The above experiments demonstrate that it is possible to train a reasonably strong transformer-style image classifiers without attention layers. Furthermore, attention layers without feed-forward layers do not appear to yield similarly strong performance. These results indicate that the strong performance of ViT may be attributable more to its patch embeddings and training procedure than to the design of the attention layer. The patch embeddings in particular provide a strong inductive bias that is likely one of, if not the, main drivers of the model’s strong performance.
From a practical perspective, the feed-forward-only model has one notable advantage over the vision transformer, which is that its complexity is linear with respect to the sequence length as opposed to quadratic. This is the case due to the intermediate projection dimension within the feed-forward layer applied over patches, whose size is not necessarily dependent on the sequence length. Usually the intermediate dimension is chosen to be a multiple of the number of input features (i.e. the number of patches), in which case it the model is indeed quadratic, but this does not necessarily need to the case.
Apart from its worse performance, one major downside of the feed-forward-only model is that it only functions on fixed-length sequences (due to the feed-forward layer over patches). This is not a big issue for image classificaion, where images are cropped to a standard size, but limits the applicability of the architecture to other tasks.
Feed-forward-only models shed light on vision transformers and attention mechanisms in general. For the future, it would be interesting to investigate the extent to which these conclusions apply outside of the image domain, for example in NLP/audio.

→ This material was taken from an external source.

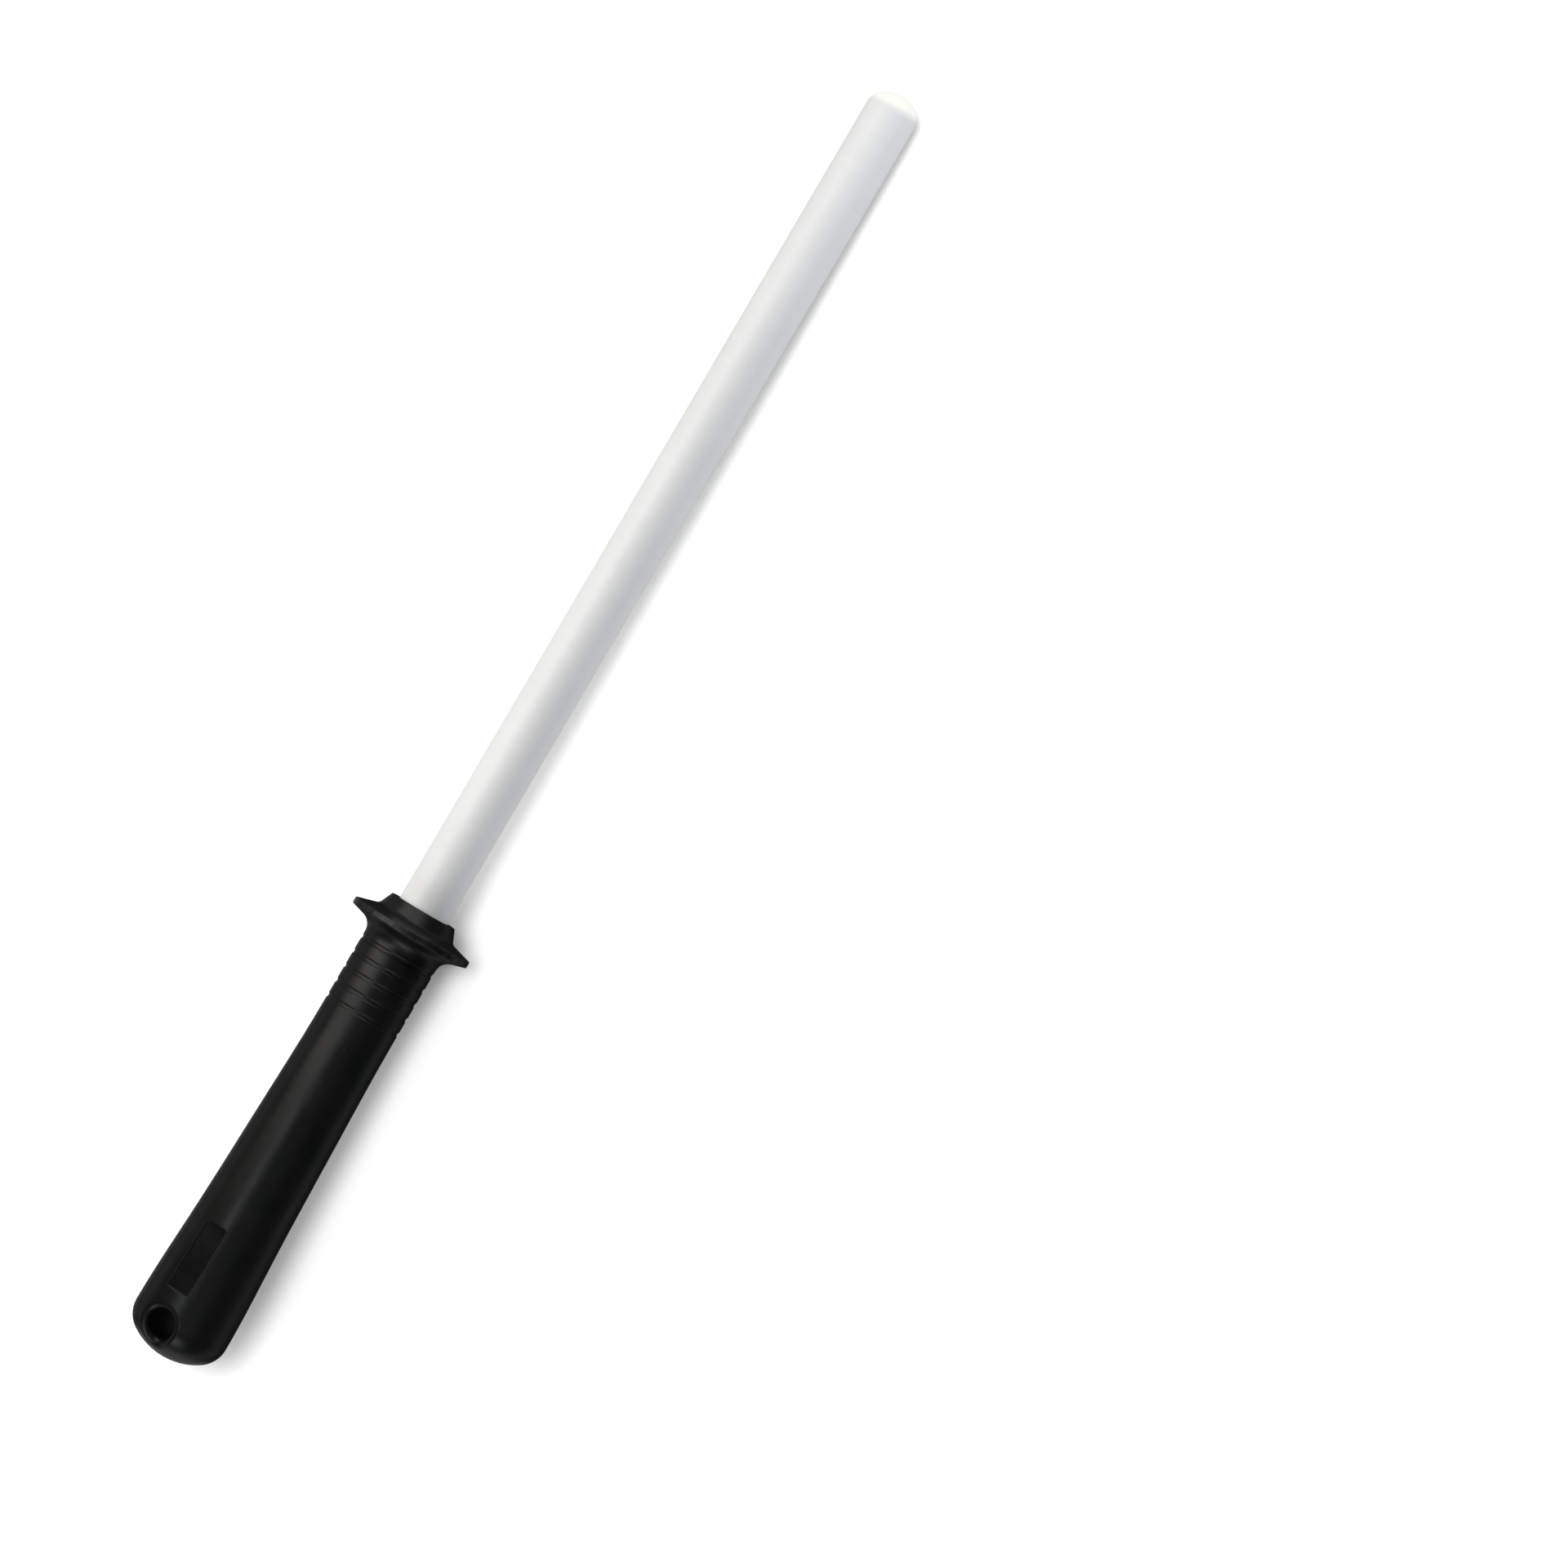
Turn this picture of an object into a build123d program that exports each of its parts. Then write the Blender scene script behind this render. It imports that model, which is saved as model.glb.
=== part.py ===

This short report demonstrates that transformer-style networks without attention layers make for surprisingly strong image classifiers. Future work in this direction could attempt to better understand the contributions of other pieces of the transformer architecture (e.g. the normalization layer or initialization scheme). More broadly, we hope that this short report encourages further investigation into why our current models perform as well as they do.